Sources: Reuters, 13 Sept 2025, The Guardian, 16 Sept 2025, National World, Sept 2025.

The Main Course

The Real Numbers

The BBC spoke of “tens of thousands.” Reuters said “over 100,000.” The truth, as drone footage and police insiders confirm, was staggering: over 1 million people. This was not fringe. This was Britain speaking with one voice. To minimise turnout is to gaslight the public — and the people know it.

  • Tommy Robinson: “This isn’t hate, this is love. Love for Britain. Love for our families. Love for our freedom. And if that makes us extreme, then every Brit is now extreme.”

  • Elon Musk (video link): “Parliament is broken. The firewall is down. You either fight back for your country or you die. Britain must choose.”
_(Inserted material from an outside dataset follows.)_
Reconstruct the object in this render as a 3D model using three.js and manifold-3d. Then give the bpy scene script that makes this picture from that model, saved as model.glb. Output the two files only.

  • Nigel Farage: “Waving a flag is not extremism. One million people today proved patriotism is alive and Westminster ignores it at their peril.”

  • Katie Hopkins: “We’ve been told to shut up, sit down, and accept the destruction of our country. Today Britain stood up. Today, we said no.”

The Firewall Falls

The so-called “firewall” separating “acceptable politics” from “fringe nationalism” has collapsed. Families with children marched beside pensioners, veterans, and young professionals. No longer was it just activists or the disaffected. The mainstream is here. Robinson’s voice, once taboo, is now echoed by parents and small business owners.

Defections and Realignment

The defection of a Conservative MP to Reform UK days before the march underscored the shift. The Tory Party, once the natural home of patriotic Britain, is bleeding credibility. Reform is becoming the natural home of those who see Starmer’s Labour as hostile and the Conservatives as cowards.

Peaceful and Family-Oriented

Despite predictions of violence, the march was calm. Police confirmed minimal incidents. Parents pushed prams; children waved flags; veterans marched with medals. Far from the caricature of “extremism,” it was Britain’s families saying they want their country back.

Flags of Many Nations

This was not isolationism. Alongside Union Jacks flew Polish, Indian, Jamaican, and African flags. Multicultural, yes but proudly British. The message was not exclusion but belonging: “We came here, we built lives here, and we are British.”

The Contrast: Free Palestine Marches

Compare this to pro-Palestine rallies: open antisemitic chants, violence, and destruction. Those marches were excused, even supported, by politicians. Yet one million peaceful Britons waving their flag are smeared as “far-right.” That contrast, seen by millions, fuels distrust in media and government alike.

The Asylum Hotels

The anger at asylum hotels was everywhere. Ordinary families watched migrants housed at taxpayer expense in luxury hotels while veterans sleep on streets. This is more than policy; it is humiliation. The march gave voice to those who have been told to “shut up” about it.

The Media Says

  • The Guardian: “Far-right march threatens social cohesion” (16 Sept).

  • BBC: “Tens of thousands protest, police fear extremist ties.”

  • Sky News: “Heavy policing as anti-immigration protest fills London.”

Not one headline captured the truth: this was over a million peaceful marchers, united not by hate but by pride.

The Merlow View

A Turning Point

The march was not simply protest. It was a referendum on leadership. The firewall has fallen; the people are no longer afraid to speak.

Fantasy vs Reality

The fantasy spun by Labour and legacy media is that Britain is unified under progressive values. The reality is that one million voices filled London demanding something else: borders, culture, tradition, and truth.

What Unity Must Mean

Unity is not built by silencing dissent. Unity is built by protecting the people who built this country, by ensuring fairness, by ending asylum hotel scandals, and by respecting patriotism as legitimate. If Britain wants to avoid deeper fractures, it must heed the voices of 13 September.

In Short…

The invitation here is not violence. It is clarity. One million Britons have spoken. They want borders, honesty, and leadership. They want their country back.

The call is simple: if you love Britain, say so. If you are tired of gaslighting, say so. Unity is not built in silence it is built when the people stand up and speak without fear.